>> Start Given data

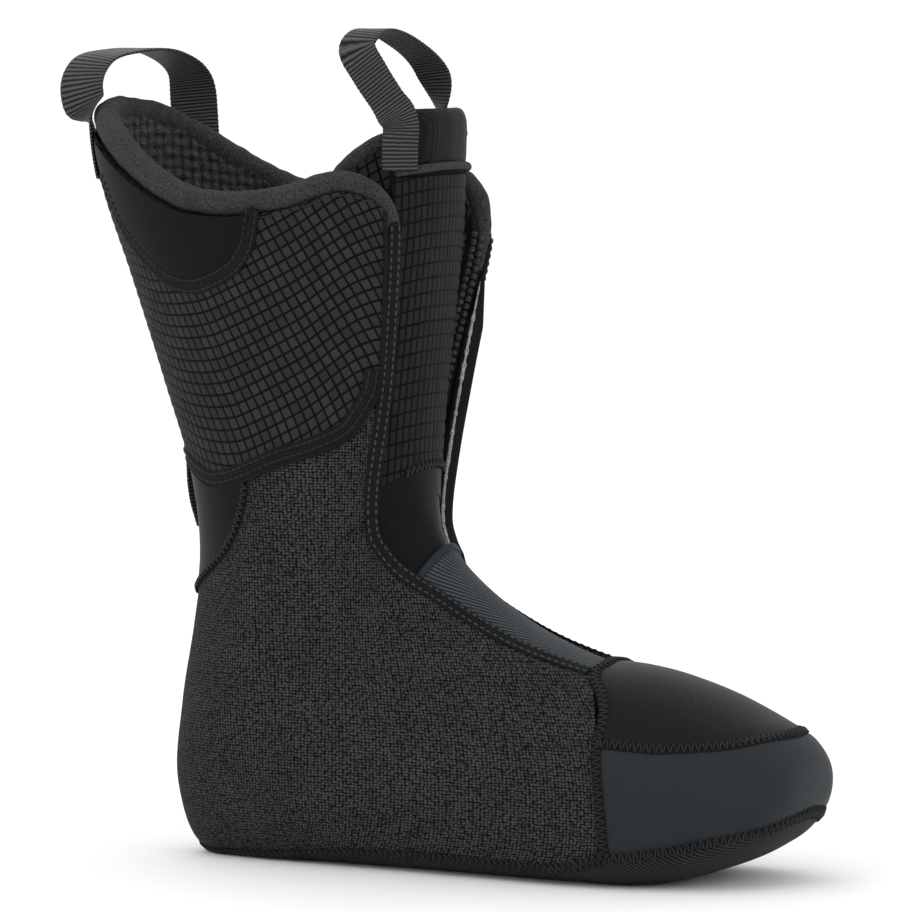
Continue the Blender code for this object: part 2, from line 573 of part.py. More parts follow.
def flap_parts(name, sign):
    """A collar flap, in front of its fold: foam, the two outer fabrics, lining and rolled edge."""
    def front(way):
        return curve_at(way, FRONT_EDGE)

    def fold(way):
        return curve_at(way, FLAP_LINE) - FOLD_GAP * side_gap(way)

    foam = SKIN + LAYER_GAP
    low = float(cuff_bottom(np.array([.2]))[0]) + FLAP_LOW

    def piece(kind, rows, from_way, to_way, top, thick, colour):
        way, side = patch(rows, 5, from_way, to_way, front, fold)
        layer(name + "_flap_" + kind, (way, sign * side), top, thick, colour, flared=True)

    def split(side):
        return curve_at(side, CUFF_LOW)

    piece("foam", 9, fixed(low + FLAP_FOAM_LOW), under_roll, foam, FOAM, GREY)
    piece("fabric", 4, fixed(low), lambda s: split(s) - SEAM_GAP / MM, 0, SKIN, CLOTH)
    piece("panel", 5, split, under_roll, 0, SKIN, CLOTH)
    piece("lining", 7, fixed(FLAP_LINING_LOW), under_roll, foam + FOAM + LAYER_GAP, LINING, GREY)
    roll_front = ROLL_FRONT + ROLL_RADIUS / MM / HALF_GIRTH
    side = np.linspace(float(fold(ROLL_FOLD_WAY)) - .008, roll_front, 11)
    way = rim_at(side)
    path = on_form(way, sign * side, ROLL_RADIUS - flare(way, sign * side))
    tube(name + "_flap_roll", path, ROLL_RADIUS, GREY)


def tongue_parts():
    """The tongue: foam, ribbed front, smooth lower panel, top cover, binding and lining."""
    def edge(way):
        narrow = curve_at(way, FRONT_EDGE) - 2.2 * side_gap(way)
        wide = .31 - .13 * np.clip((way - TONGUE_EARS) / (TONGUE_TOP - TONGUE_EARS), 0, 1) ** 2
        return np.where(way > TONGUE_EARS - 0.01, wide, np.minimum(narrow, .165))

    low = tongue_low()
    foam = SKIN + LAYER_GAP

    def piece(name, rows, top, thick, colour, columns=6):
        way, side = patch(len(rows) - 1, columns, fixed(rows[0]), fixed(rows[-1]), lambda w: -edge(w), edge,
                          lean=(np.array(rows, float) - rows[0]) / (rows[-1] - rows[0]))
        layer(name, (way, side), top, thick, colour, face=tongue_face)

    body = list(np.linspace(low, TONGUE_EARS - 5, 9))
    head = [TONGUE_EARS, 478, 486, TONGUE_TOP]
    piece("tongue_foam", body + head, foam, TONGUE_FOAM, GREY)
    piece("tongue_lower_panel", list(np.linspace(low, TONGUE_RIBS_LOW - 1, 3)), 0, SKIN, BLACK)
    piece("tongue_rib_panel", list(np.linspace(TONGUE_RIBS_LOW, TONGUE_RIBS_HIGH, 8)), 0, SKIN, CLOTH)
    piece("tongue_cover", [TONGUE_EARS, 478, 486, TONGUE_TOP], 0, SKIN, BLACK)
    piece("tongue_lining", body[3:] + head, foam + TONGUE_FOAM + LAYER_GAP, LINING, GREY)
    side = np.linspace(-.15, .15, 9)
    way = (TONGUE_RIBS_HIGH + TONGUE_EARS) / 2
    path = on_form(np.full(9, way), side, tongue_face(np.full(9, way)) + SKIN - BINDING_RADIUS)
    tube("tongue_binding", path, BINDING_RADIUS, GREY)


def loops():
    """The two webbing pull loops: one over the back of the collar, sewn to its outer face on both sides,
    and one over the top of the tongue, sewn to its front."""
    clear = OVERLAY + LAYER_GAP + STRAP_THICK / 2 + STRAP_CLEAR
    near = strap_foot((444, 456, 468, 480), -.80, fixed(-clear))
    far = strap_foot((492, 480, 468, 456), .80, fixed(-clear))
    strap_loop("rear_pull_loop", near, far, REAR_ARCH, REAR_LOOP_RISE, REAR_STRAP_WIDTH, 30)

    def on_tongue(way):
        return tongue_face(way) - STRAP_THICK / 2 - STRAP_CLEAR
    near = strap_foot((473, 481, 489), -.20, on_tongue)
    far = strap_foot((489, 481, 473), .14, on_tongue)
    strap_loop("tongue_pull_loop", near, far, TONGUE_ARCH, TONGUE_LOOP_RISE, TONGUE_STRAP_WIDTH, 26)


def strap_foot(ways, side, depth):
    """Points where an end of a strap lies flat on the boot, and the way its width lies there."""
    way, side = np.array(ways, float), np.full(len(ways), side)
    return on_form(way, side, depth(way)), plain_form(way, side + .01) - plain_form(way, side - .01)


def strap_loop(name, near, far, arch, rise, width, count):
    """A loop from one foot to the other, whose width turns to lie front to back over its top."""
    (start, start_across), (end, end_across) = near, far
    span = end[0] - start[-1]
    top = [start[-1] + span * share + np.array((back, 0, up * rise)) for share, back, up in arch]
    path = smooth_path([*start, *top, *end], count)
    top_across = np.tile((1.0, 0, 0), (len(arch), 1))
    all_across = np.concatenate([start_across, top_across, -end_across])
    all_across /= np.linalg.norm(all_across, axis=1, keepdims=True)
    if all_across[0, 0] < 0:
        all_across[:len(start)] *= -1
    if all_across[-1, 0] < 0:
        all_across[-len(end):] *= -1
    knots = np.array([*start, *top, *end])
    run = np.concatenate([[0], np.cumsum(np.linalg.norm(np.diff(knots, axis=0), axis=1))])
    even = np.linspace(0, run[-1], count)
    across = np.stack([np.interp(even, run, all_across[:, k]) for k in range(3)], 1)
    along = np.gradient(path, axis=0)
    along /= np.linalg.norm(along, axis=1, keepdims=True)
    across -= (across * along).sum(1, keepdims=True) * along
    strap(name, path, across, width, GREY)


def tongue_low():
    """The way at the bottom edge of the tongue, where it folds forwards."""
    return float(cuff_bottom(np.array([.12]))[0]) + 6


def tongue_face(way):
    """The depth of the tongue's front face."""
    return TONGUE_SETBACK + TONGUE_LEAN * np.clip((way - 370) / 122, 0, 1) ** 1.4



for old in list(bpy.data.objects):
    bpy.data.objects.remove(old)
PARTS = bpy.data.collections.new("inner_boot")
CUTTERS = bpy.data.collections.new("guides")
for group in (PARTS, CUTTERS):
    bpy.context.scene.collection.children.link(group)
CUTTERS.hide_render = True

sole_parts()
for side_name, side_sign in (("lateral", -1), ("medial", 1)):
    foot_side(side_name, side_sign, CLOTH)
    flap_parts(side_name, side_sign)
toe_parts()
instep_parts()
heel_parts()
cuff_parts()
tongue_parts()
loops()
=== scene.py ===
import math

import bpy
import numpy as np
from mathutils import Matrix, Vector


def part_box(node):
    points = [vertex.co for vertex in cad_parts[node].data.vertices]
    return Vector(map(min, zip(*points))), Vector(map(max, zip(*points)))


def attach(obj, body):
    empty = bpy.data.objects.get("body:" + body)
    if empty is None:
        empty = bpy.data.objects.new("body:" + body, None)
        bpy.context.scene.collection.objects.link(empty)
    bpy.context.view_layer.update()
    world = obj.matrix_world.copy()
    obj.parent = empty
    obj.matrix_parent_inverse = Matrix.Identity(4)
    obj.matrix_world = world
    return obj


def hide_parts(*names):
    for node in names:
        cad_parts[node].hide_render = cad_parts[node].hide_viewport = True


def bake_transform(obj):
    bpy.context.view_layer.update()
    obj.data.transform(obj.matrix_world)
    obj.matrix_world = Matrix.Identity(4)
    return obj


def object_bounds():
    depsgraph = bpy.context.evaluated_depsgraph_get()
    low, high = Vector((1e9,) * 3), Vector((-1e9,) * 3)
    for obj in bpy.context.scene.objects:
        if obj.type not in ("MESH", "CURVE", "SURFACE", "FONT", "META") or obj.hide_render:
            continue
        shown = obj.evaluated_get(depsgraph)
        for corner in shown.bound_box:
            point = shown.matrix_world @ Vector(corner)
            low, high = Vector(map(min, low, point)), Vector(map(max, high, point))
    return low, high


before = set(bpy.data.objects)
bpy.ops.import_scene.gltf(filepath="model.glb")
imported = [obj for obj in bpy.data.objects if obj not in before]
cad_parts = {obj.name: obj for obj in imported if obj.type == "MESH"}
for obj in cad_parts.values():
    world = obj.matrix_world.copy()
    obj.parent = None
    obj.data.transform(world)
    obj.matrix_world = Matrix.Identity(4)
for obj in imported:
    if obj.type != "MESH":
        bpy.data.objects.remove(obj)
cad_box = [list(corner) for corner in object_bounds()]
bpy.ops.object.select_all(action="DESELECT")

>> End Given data

Using the data above, repeat exactly the lines that begin at the line with "sole_parts()" and end at the line with "for node in", both ends included.

sole_parts()
for side_name, side_sign in (("lateral", -1), ("medial", 1)):
    foot_side(side_name, side_sign, CLOTH)
    flap_parts(side_name, side_sign)
toe_parts()
instep_parts()
heel_parts()
cuff_parts()
tongue_parts()
loops()
=== scene.py ===
import math

import bpy
import numpy as np
from mathutils import Matrix, Vector


def part_box(node):
    points = [vertex.co for vertex in cad_parts[node].data.vertices]
    return Vector(map(min, zip(*points))), Vector(map(max, zip(*points)))


def attach(obj, body):
    empty = bpy.data.objects.get("body:" + body)
    if empty is None:
        empty = bpy.data.objects.new("body:" + body, None)
        bpy.context.scene.collection.objects.link(empty)
    bpy.context.view_layer.update()
    world = obj.matrix_world.copy()
    obj.parent = empty
    obj.matrix_parent_inverse = Matrix.Identity(4)
    obj.matrix_world = world
    return obj


def hide_parts(*names):
    for node in names:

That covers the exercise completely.